My chest puckered from the inside, and I tried to tell her it wasn't true. But we both knew I was lying. Dawn gave me a quiet little smile and said, “It's all right. Someday she'll know better.” I tried to apologize for the way Iris had acted, but Dawn just told me to “Ssh, ssh, Mommy,” and she even stroked my forehead, the way I used to do to them when they were children. Then she asked about Abby, and I told her the dog was doing okay. But when I tried to elaborate, she held a hand up to interrupt me. “I can't hear about what's wrong with her,” she said. “It's too painful.” It took me a moment to comprehend what she'd said. Touching the gauze at my temples, I was confused, because a moment earlier I'd felt so hurt on
her
behalf, but now I wanted to say,
More painful than the fact that I'm lying here with this bandage on my head?
The phrase Ding-Dong Dawn sang through my mind, and the words of Dawn's first-grade teacher came back to me in an unwelcome flash:
It just seems like there's something missing
.

She stayed at the hospital for an hour or so, sitting beside me, neither of us talking much, and then she said that for the sake of peace in the family, she thought she should leave. She was scheduled to take a plane back to Santa Fe in a few hours.

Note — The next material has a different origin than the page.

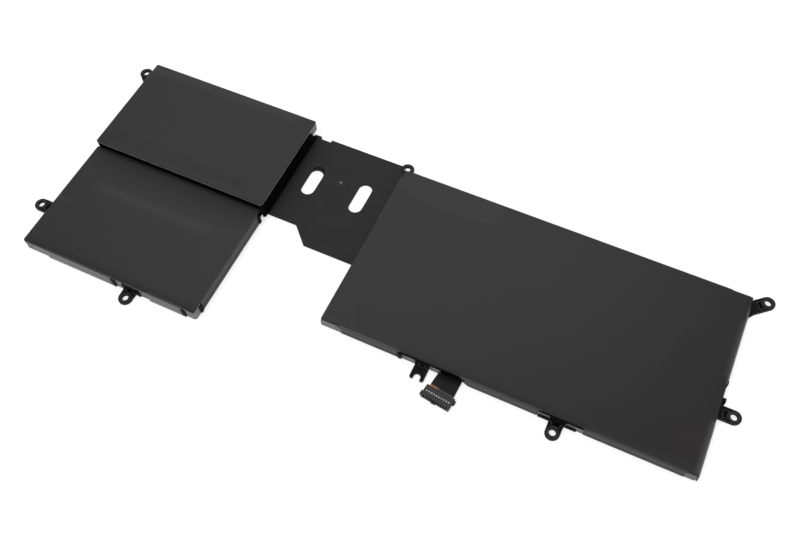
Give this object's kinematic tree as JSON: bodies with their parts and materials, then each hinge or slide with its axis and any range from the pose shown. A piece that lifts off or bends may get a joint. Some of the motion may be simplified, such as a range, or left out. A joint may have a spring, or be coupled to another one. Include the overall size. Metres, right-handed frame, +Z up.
{
  "type": "laptop battery",
  "caption": "Flat notebook battery pack: two film-wrapped cell blocks joined by a slotted moulded bridge, with screw ears, a forked lug and a short ribbon lead with a plug.",
  "frame": {"origin": "middle of the pack's footprint, ears included, on the surface that it lies on", "axes": "+X along the pack's length towards the larger block, +Y towards its rear edge, +Z up through its thickness"},
  "size_m": [0.352, 0.1308, 0.0106],
  "materials": {
    "film": "black laminated film, soft satin, folded over the cells and glued",
    "laminate": "embossed aluminium pouch laminate, dull silver",
    "tray": "black moulded plastic, fine spark texture",
    "black_tape": "thin black polyester tape, satin",
    "amber_tape": "amber polyimide tape, glossy",
    "tab_metal": "nickel strip and tab metal, dull",
    "foam": "dark closed-cell foam",
    "adhesive": "clear acrylic adhesive strip",
    "ribbon": "flat conductor in amber film",
    "circuit_board": "solder-masked glass-fibre board",
    "chip": "black moulded chip body",
    "ceramic": "small ceramic parts with tinned ends",
    "foil_strip": "foil-faced card strip",
    "wire": "black insulated wire",
    "plug": "black moulded plug, low gloss",
    "contact": "copper-alloy contacts"
  },
  "bodies": {
    "root": {"tray_left": "tray", "tray_main": "tray", "cell_left_front": "laminate", "cell_left_lower": "laminate", "cell_left_upper": "laminate", "cell_right_first": "laminate", "cell_right_middle": "laminate", "cell_right_last": "laminate", "tabs_left_front": "tab_metal", "tabs_left_lower": "tab_metal", "tabs_left_upper": "tab_metal", "tabs_right": "tab_metal", "tabs_right_middle": "tab_metal", "pads_left_front": "adhesive", "pads_left_lower": "adhesive", "pads_right": "adhesive", "stack_pad": "adhesive", "strip_left": "tab_metal", "strips_right": "tab_metal", "tape_left_front": "amber_tape", "tape_left_lower": "amber_tape", "tapes_right": "amber_tape", "foam_left": "foam", "foam_right": "foam", "ribbon_bridge": "ribbon", "ribbon_gap": "ribbon", "board": "circuit_board", "board_chip": "chip", "board_switches": "chip", "board_shunt": "ceramic", "board_fuse": "ceramic", "board_capacitors": "ceramic", "bay_strip": "foil_strip", "film_left_front": "film", "film_left_rear": "film", "film_right": "film", "film_bridge": "film", "tape_step": "black_tape", "tape_side": "black_tape", "lead_wires": "wire", "lead_tape": "black_tape", "plug_housing": "plug", "plug_contacts": "contact"}
  },
  "joints": []
}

“But it's such a short visit,” I said. I was tired and wanted nothing more than to sleep, but I thought I should at least pretend to object.

It was fine, Dawn said—she'd just wanted to make sure I was okay. Of course, I was anything but okay, but I knew what she meant, and I let it go. She left before Iris came back, and nothing was said about the fact that she had been there.

Since I'd wished more than anything, growing up, that I had a sibling—especially a sister—I'd always regretted that my girls stopped being close around the time Dawn's eye problem was diagnosed. Once they both moved out of the house, I thought they might find their old connection again as adults. But Rud Petty had made that impossible.

Standing in the living room now, I hoped that I might still have some authority when it came to the two of them. “Iris, Dawn came home because she's sorry about what happened. And I invited her.” I did my best to sound convincing, but I could see the flare in Iris's nostrils as I spoke, and knew what I'd said hadn't been enough. “She wants to—what do you call it?—make amends.”

Iris snorted. “Amends, right.” She ventured closer to her sister, and I was surprised to see that Dawn managed to hold her ground without flinching. “How do you think you're going to do that?” At the end of her question the words trailed off, and she leaned more closely to study her sister's face. “Your eye's pointing out again,” she said, and though I wanted to believe it was sympathy I heard in her voice, I was afraid it was only the same fascination Dawn had felt in calling Iris fat—with maybe a little triumph thrown in.

I had explicitly avoided asking Dawn about her eye since she'd been home, even though of course I'd noticed the same thing Iris was seeing now. The “lazy” eye, operated on seven years earlier, was reverting to its amblyopic state. I held my breath, wondering how Dawn would answer.

“It is not,” she said, in a tone I tried not to recognize as hatred. “What's wrong with you people? My eye got fixed. Or did you forget that?” She made a dismissive sound between her lips, as if to say she wouldn't have expected anything else of us.

Iris and I looked at each other. I begged her with my expression to let it drop, but when she turned back to Dawn, I knew there would be no such luck. “I don't know what planet you're living on,” she said to her sister, “or what mirror you're looking in, but that eye”—she held a finger up to Dawn's face—“is pointing out again. Not as bad as it used to, but it's on its way.”